#### Prompt
Give every line below again, exactly.
=== Data ===
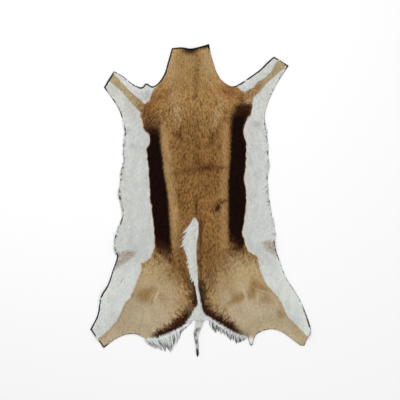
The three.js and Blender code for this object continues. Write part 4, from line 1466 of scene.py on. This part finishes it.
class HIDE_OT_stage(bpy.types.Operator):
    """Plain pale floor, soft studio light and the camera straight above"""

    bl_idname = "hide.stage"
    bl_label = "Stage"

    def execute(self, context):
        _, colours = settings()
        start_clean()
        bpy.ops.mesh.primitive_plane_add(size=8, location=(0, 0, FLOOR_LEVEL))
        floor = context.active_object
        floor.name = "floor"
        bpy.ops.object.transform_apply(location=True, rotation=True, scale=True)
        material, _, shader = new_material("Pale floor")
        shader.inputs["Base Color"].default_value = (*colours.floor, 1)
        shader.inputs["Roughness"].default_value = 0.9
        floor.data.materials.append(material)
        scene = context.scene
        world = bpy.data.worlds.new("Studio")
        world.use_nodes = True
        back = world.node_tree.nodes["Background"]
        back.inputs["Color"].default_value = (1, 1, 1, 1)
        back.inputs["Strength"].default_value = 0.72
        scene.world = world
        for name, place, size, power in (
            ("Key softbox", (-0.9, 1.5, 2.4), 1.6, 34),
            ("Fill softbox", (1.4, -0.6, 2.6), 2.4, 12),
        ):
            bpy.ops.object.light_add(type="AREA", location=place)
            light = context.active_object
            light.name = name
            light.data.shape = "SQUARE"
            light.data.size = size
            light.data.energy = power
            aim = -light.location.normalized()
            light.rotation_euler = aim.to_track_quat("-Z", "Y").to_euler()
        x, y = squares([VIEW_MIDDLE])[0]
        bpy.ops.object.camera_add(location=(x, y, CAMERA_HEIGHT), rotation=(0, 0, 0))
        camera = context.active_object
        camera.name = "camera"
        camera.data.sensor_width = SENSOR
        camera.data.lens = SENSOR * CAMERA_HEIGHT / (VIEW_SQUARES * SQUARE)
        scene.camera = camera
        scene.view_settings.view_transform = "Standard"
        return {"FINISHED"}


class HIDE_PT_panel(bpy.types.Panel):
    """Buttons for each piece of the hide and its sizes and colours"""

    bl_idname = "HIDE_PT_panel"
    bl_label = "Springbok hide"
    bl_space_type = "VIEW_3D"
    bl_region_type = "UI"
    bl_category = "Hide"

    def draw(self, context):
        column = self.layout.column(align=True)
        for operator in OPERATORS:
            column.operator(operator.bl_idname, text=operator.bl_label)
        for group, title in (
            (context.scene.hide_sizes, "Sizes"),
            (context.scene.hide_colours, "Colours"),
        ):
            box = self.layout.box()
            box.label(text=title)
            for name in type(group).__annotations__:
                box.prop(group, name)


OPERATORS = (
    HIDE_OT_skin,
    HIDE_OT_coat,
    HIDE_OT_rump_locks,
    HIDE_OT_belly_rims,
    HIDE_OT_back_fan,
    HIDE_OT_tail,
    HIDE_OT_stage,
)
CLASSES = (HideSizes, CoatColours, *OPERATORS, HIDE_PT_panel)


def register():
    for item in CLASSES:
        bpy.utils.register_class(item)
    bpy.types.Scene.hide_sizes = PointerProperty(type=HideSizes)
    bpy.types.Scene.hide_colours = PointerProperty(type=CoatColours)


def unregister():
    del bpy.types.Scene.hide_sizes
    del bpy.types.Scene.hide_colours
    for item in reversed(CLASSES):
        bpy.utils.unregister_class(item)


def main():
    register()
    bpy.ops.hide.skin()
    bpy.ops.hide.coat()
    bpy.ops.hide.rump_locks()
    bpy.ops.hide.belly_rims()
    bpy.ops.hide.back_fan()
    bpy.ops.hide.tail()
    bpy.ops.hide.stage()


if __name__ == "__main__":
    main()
===
#### Answer in full
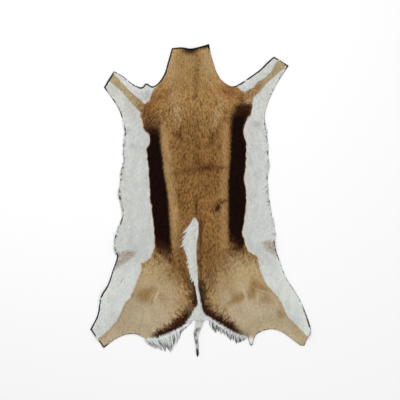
The three.js and Blender code for this object continues. Write part 4, from line 1466 of scene.py on. This part finishes it.
class HIDE_OT_stage(bpy.types.Operator):
    """Plain pale floor, soft studio light and the camera straight above"""

    bl_idname = "hide.stage"
    bl_label = "Stage"

    def execute(self, context):
        _, colours = settings()
        start_clean()
        bpy.ops.mesh.primitive_plane_add(size=8, location=(0, 0, FLOOR_LEVEL))
        floor = context.active_object
        floor.name = "floor"
        bpy.ops.object.transform_apply(location=True, rotation=True, scale=True)
        material, _, shader = new_material("Pale floor")
        shader.inputs["Base Color"].default_value = (*colours.floor, 1)
        shader.inputs["Roughness"].default_value = 0.9
        floor.data.materials.append(material)
        scene = context.scene
        world = bpy.data.worlds.new("Studio")
        world.use_nodes = True
        back = world.node_tree.nodes["Background"]
        back.inputs["Color"].default_value = (1, 1, 1, 1)
        back.inputs["Strength"].default_value = 0.72
        scene.world = world
        for name, place, size, power in (
            ("Key softbox", (-0.9, 1.5, 2.4), 1.6, 34),
            ("Fill softbox", (1.4, -0.6, 2.6), 2.4, 12),
        ):
            bpy.ops.object.light_add(type="AREA", location=place)
            light = context.active_object
            light.name = name
            light.data.shape = "SQUARE"
            light.data.size = size
            light.data.energy = power
            aim = -light.location.normalized()
            light.rotation_euler = aim.to_track_quat("-Z", "Y").to_euler()
        x, y = squares([VIEW_MIDDLE])[0]
        bpy.ops.object.camera_add(location=(x, y, CAMERA_HEIGHT), rotation=(0, 0, 0))
        camera = context.active_object
        camera.name = "camera"
        camera.data.sensor_width = SENSOR
        camera.data.lens = SENSOR * CAMERA_HEIGHT / (VIEW_SQUARES * SQUARE)
        scene.camera = camera
        scene.view_settings.view_transform = "Standard"
        return {"FINISHED"}


class HIDE_PT_panel(bpy.types.Panel):
    """Buttons for each piece of the hide and its sizes and colours"""

    bl_idname = "HIDE_PT_panel"
    bl_label = "Springbok hide"
    bl_space_type = "VIEW_3D"
    bl_region_type = "UI"
    bl_category = "Hide"

    def draw(self, context):
        column = self.layout.column(align=True)
        for operator in OPERATORS:
            column.operator(operator.bl_idname, text=operator.bl_label)
        for group, title in (
            (context.scene.hide_sizes, "Sizes"),
            (context.scene.hide_colours, "Colours"),
        ):
            box = self.layout.box()
            box.label(text=title)
            for name in type(group).__annotations__:
                box.prop(group, name)


OPERATORS = (
    HIDE_OT_skin,
    HIDE_OT_coat,
    HIDE_OT_rump_locks,
    HIDE_OT_belly_rims,
    HIDE_OT_back_fan,
    HIDE_OT_tail,
    HIDE_OT_stage,
)
CLASSES = (HideSizes, CoatColours, *OPERATORS, HIDE_PT_panel)


def register():
    for item in CLASSES:
        bpy.utils.register_class(item)
    bpy.types.Scene.hide_sizes = PointerProperty(type=HideSizes)
    bpy.types.Scene.hide_colours = PointerProperty(type=CoatColours)


def unregister():
    del bpy.types.Scene.hide_sizes
    del bpy.types.Scene.hide_colours
    for item in reversed(CLASSES):
        bpy.utils.unregister_class(item)


def main():
    register()
    bpy.ops.hide.skin()
    bpy.ops.hide.coat()
    bpy.ops.hide.rump_locks()
    bpy.ops.hide.belly_rims()
    bpy.ops.hide.back_fan()
    bpy.ops.hide.tail()
    bpy.ops.hide.stage()


if __name__ == "__main__":
    main()